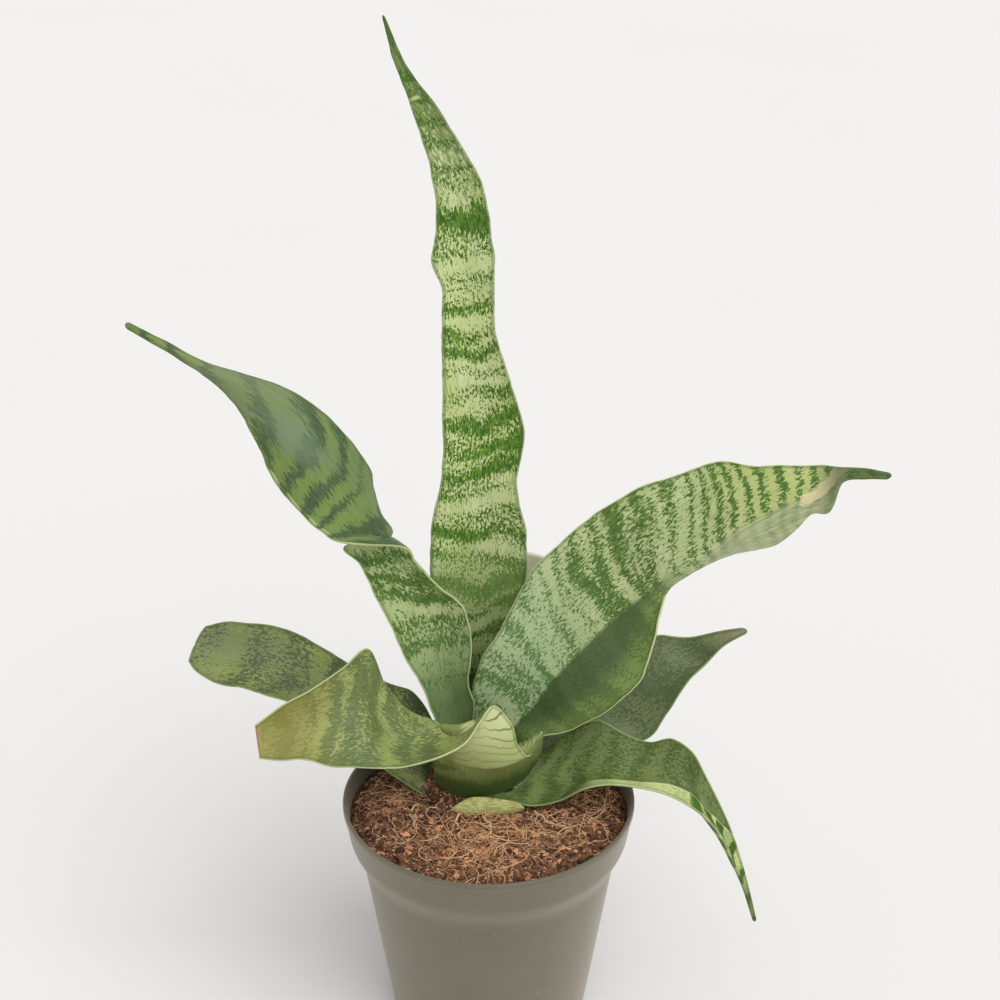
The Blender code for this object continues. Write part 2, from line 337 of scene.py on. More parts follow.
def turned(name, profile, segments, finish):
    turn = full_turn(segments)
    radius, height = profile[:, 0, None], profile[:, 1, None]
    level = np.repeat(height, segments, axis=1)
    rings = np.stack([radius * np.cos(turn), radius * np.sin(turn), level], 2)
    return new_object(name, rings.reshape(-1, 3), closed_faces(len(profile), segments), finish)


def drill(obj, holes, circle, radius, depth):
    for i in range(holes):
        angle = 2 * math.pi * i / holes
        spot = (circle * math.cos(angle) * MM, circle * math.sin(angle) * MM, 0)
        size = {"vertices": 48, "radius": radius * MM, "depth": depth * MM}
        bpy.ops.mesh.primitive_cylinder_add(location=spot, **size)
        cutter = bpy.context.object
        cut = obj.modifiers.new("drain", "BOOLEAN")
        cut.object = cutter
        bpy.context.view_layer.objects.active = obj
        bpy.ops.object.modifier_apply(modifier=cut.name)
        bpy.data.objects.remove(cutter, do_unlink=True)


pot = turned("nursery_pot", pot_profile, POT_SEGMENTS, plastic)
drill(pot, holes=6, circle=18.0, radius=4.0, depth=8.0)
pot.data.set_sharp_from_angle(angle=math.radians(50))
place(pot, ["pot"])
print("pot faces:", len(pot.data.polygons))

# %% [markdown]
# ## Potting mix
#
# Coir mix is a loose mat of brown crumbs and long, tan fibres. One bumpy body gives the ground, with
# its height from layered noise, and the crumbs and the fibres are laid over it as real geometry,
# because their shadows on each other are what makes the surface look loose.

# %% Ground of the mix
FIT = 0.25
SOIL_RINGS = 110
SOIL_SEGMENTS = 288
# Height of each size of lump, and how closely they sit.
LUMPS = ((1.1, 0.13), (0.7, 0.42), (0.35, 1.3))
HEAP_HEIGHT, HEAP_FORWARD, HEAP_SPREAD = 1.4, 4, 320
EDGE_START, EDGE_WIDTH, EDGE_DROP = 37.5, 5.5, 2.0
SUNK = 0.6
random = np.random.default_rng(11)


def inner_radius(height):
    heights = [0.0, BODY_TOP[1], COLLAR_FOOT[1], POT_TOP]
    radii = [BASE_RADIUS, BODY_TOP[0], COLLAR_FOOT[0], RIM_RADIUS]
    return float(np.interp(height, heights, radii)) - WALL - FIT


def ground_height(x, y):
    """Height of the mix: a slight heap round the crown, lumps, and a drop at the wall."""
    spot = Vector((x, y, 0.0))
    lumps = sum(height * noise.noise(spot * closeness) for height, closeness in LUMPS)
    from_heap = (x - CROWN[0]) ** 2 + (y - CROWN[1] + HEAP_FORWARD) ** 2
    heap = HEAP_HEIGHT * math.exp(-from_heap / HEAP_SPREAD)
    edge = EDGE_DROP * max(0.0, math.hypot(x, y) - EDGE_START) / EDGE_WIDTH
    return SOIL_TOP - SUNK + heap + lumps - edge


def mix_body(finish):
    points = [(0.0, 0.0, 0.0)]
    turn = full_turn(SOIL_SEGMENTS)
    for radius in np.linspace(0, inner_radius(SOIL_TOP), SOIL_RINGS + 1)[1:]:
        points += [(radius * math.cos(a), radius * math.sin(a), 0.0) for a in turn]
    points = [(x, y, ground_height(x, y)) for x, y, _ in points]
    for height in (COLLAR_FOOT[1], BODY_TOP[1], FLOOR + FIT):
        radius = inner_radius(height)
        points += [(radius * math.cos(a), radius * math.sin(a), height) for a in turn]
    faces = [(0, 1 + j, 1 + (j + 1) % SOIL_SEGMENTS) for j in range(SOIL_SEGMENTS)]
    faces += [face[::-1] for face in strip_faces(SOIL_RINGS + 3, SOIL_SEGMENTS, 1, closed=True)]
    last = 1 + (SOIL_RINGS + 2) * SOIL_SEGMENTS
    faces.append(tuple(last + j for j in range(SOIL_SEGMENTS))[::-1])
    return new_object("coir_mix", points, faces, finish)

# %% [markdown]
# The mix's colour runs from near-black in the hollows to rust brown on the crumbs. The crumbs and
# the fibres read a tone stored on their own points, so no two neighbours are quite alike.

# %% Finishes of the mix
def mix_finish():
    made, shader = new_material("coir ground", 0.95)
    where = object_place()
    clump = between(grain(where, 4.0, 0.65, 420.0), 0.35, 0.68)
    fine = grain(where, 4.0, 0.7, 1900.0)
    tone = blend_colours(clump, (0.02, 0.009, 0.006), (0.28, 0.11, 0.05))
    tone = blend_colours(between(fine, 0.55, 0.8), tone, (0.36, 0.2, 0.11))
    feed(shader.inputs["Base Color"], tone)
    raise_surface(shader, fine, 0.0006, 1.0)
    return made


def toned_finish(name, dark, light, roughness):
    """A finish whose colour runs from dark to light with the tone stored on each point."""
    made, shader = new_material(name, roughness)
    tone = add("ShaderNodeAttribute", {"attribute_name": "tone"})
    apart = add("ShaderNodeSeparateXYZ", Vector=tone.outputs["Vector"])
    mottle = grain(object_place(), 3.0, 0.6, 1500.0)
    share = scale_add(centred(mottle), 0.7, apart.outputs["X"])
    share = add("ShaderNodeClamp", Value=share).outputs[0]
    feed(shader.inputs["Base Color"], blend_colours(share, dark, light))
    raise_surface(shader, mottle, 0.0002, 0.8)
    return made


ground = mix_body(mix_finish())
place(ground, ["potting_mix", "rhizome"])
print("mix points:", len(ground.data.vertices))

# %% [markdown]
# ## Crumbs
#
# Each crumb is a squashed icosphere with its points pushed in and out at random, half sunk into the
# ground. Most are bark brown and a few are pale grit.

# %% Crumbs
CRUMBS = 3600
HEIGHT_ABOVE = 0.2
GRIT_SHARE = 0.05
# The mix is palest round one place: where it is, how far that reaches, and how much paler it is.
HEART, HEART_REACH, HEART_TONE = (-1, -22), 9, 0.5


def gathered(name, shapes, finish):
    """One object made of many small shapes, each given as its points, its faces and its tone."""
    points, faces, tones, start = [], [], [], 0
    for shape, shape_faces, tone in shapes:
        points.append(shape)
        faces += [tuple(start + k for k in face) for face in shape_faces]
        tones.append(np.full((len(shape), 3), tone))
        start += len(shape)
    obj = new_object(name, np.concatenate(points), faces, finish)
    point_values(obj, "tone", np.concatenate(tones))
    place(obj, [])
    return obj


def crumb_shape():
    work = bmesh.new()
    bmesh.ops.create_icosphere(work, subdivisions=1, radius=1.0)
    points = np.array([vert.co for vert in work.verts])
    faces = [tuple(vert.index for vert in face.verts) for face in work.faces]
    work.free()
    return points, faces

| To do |
Copy out only the lines running from the beginning of the data to the line with "# because their", both ends included.

| The solution |
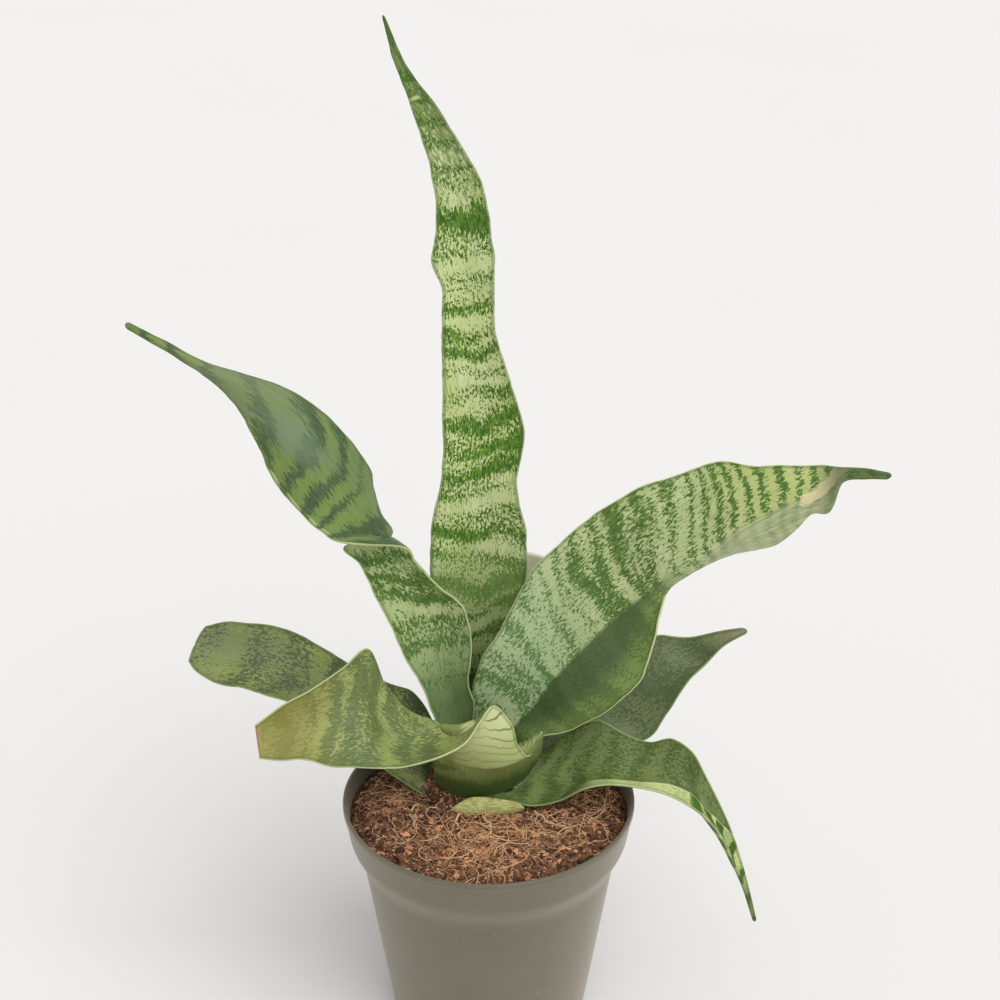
The Blender code for this object continues. Write part 2, from line 337 of scene.py on. More parts follow.
def turned(name, profile, segments, finish):
    turn = full_turn(segments)
    radius, height = profile[:, 0, None], profile[:, 1, None]
    level = np.repeat(height, segments, axis=1)
    rings = np.stack([radius * np.cos(turn), radius * np.sin(turn), level], 2)
    return new_object(name, rings.reshape(-1, 3), closed_faces(len(profile), segments), finish)


def drill(obj, holes, circle, radius, depth):
    for i in range(holes):
        angle = 2 * math.pi * i / holes
        spot = (circle * math.cos(angle) * MM, circle * math.sin(angle) * MM, 0)
        size = {"vertices": 48, "radius": radius * MM, "depth": depth * MM}
        bpy.ops.mesh.primitive_cylinder_add(location=spot, **size)
        cutter = bpy.context.object
        cut = obj.modifiers.new("drain", "BOOLEAN")
        cut.object = cutter
        bpy.context.view_layer.objects.active = obj
        bpy.ops.object.modifier_apply(modifier=cut.name)
        bpy.data.objects.remove(cutter, do_unlink=True)


pot = turned("nursery_pot", pot_profile, POT_SEGMENTS, plastic)
drill(pot, holes=6, circle=18.0, radius=4.0, depth=8.0)
pot.data.set_sharp_from_angle(angle=math.radians(50))
place(pot, ["pot"])
print("pot faces:", len(pot.data.polygons))

# %% [markdown]
# ## Potting mix
#
# Coir mix is a loose mat of brown crumbs and long, tan fibres. One bumpy body gives the ground, with
# its height from layered noise, and the crumbs and the fibres are laid over it as real geometry,
# because their shadows on each other are what makes the surface look loose.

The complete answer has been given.